Our enemies, the alarmists, say we are cranks and conspiracy theorists. We prefer to think we’re skeptical rationalists in a world gone mad. Truthers just want the truth, we tell ourselves. We doubt the terrifying deadliness of COVID-19, and we’re deeply resentful that, amid the lockdown insanity, we aren’t allowed to say what we think without people telling us that we are ‘literally killing people.’

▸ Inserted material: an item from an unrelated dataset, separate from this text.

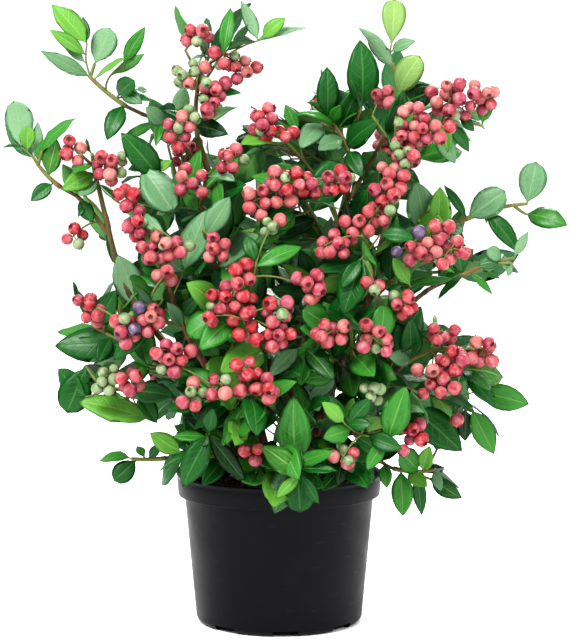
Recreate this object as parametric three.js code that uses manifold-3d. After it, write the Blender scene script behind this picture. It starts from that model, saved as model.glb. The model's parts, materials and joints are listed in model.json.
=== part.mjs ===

So, like atheists in a theocracy, or recusants in Elizabethan England, we go underground. We are a secret society — brave rebels against the epidemiocracy. We send each other messages of support, with links to helpful articles about the lethality of the flu. We sneer at all the pro-NHS ‘virtue signaling’ on social media, thus internally signaling our own virtue. We aren’t the ones getting carried away. We furtively WhatsApp each other videos of Peter Hitchens, the grand archbishop of COVID19-trutherism, like teenagers sharing pornography. We post quotes from great men of history: ‘the truth is incontrovertible. Malice may attack it, ignorance may deride it, but in the end, there it is.’ That’s Churchill, that is. He’d be on our side.

We hunt down skeptical research like lions chasing antelope. The Oxford Centre for Evidence Based Medicine is now compulsory reading. We relish science that confirms our biases and scoff at the stuff that doesn’t. We hate, with passion, that Neil Ferguson, the self-righteous so-and-so from Imperial College whose scare-mongering study caused governments across the world to embrace lockdown strategies. The bastard.

Quite often we don’t understand, or bother to read, the complicated statistical analyses we share. We know that the other side — the alarmists — is equally ignorant, so no shame there. We add caveats: all I’m saying is; this is not to say; don’t get me wrong…then come the buts. But the authorities are muddling people dying with COVID and people dying of COVID. But the testing is inadequate and the tests are faulty. But the spread must be far wider than we realize, hence the real lethality rate is much lower. But the Italians have a much older population. But Swedish public health officials are refusing to panic. But but but…

The truther road can be tough, sometimes. We have doubts about doubts. Maybe our denialism is killing people, perhaps even literally. Last week, a truther friend came clean. He’d switched sides. He had spoken to somebody who’d nearly died of the virus, and now believed that the pandemic could be the greatest threat mankind has faced. Fair enough, I said. It’s been nice knowing you, I thought.

Some truthers, the hardcore, like to hint darkly at the real reason for global shutdown: it’s to do with the probable re-election of Donald Trump; or Brexit. It’s guerrilla warfare from the climate-change nutters. It’s connected to the trade war with China. It’s something to do with World Health Organization funding. It’s Beijing’s bid for supremacy. It’s…look, all I’m saying is, something’s not right.

The majority of COVID-19 truthers prefer to sublimate our rage and channel it into other arguments. We make furious noises about the loss of civil liberties and the pivot to authoritarianism. We are indignant about the economic destruction being wrought. Now that is an apocalypse in the making. We talk about the human cost of another Great Depression. How dare they call us callous?

We prefer these arguments because they take us back to that time, way back in February, when we knew what was right. Freedom is important. Prosperity matters. We hold these truths to be self-evident. We also yearn to go back to bickering about populism and whether or not a man can be a woman.

The bigger (perhaps biggest) problem is that nobody has any idea what is true. Cardinal Joseph Ratzinger, just before Pope Benedict XVI talked about the ‘dictatorship of relativism.’ What he meant is that, without any grounding in Christian concepts of natural law, humans have a tendency to believe in anything so long as it satisfies their sense of self. This leaves us living under a tyranny which, as Ratzinger put it, ‘recognizes nothing as absolute and which only leaves the “I” and its whims as the ultimate measure.’

That’s what is happening with the COVID-19 panic. Nobody really understands the scale of the problem. Almost everybody, truthers and alarmists, are grasping at nothing. We can’t admit the most frightening truth of all, which is that none of us knows anything at all.